5. Confiance excessive : On a tous cet oncle qui considère qu’il sait tout et qu’il n’a plus rien à apprendre. Du coup, il reste dans son confort intellectuel. Cet oncle fait preuve de confiance excessive. C’est un biais qui le mène à sous-estimer à quel point de nouvelles informations pourrait réduire son incertitude (« Aller à un cours d’anglais ? Tu sais, l’anglais c’est comme le vélo : ça ne s’oublie pas ! »).
Nous ne sommes pas tous égaux face à ces biais. Les personnes anxieuses par exemple tolèrent mal l’incertitude. Donc elles surestiment souvent la valeur des informations.
Ces biais nous touchent tous, dans des proportions différentes. D’où les décalages entre nos attentes et les bénéfices que nous retirons réellement des informations.
Présenter l'information de manière à s'assurer qu'elle soit traitée
On peut retenir différentes choses de cet article. Premièrement : il faut faire attention à la manière dont on présente une information ! Les flyers sont un bon exemple : pour rendre une information attrayante, il faut donner l’impression aux lecteurs qu’elle aura un impact positif (« Ce programme minceur a été créé en collaboration avec le grand diététicien Jean-Yves Dubois ! »). Il est aussi intéressant de formuler l’information de manière à ce qu’on comprenne bien comment elle nous sera utile et nous rendra « heureux ». (« Il vous aidera à perdre du poids avec ses recettes simples et équilibrées »).

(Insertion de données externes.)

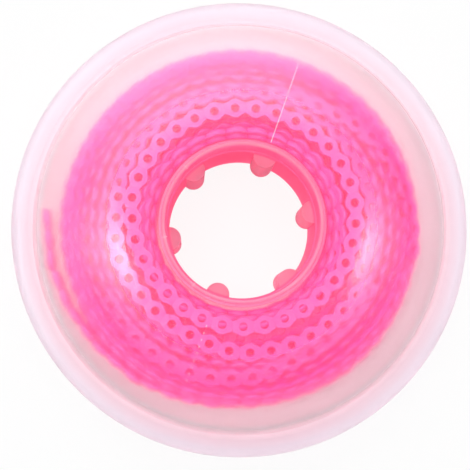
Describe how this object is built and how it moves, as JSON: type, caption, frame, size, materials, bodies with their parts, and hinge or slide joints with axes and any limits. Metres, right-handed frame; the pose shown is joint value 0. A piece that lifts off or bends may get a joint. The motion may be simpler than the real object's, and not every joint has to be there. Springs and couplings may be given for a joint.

N’oublions pas que nous pouvons être sujets à de nombreux biais et que nous ne sommes pas égaux face à eux. Lorsqu’on présente une information, il faut qu’elle cible bien ses destinataires. Pour une présentation devant une équipe de collaborateurs assez anxieux vis-à-vis d’un projet, on sait qu’ils risquent de surestimer l’impact négatif des informations. Mieux vaut donc éviter d’être alarmiste concernant les potentiels problèmes rencontrés et dédramatiser la situation.
En bref, il faut garder à l’esprit que nous ne jugeons pas uniquement du caractère utile d’une information, mais aussi de son impact potentiel sur notre ressenti affectif. Si elle risque d’être négative, nous préférons parfois l’éviter (« Si je ne monte pas sur la balance je ne saurais jamais si j’ai pris du poids ! »).
Cela peut avoir un impact concret sur votre quotidien. Vous avez un collègue qui déteste les mauvaises surprises et a une peur maladive de l’échec ? Et vous venez d’apprendre qu’il y a eu un petit cafouillage dans le projet ? Dites-lui simplement que vous avez des informations inhabituelles mais encourageantes pour le futur. Vous avez aussi une collègue trop optimiste qui veut se renseigner sur le marché et pense pouvoir écraser tous les concurrents ? N’hésitez pas à lui faire comprendre qu’ils sont plutôt en forme en ce moment et qu’elle va probablement tomber sur des informations préoccupantes. Mais sans la brusquer : on ne voudrait pas qu’elle évite de chercher par peur d’affects négatifs.
Plus globalement, nous gagnerions tous à prendre en compte ces tendances naturelles et ces biais lorsque nous devons transmettre des messages importants. Une meilleure présentation des informations garantit un meilleur traitement de celles-ci, et donc in fine une ambiance générale apaisée.
Tout est une question d’équilibre et de prise en compte de l’impact émotionnel des informations.
L'article complet de Sharot et Sunstein est consultable sur le site de Nature Human Behaviour.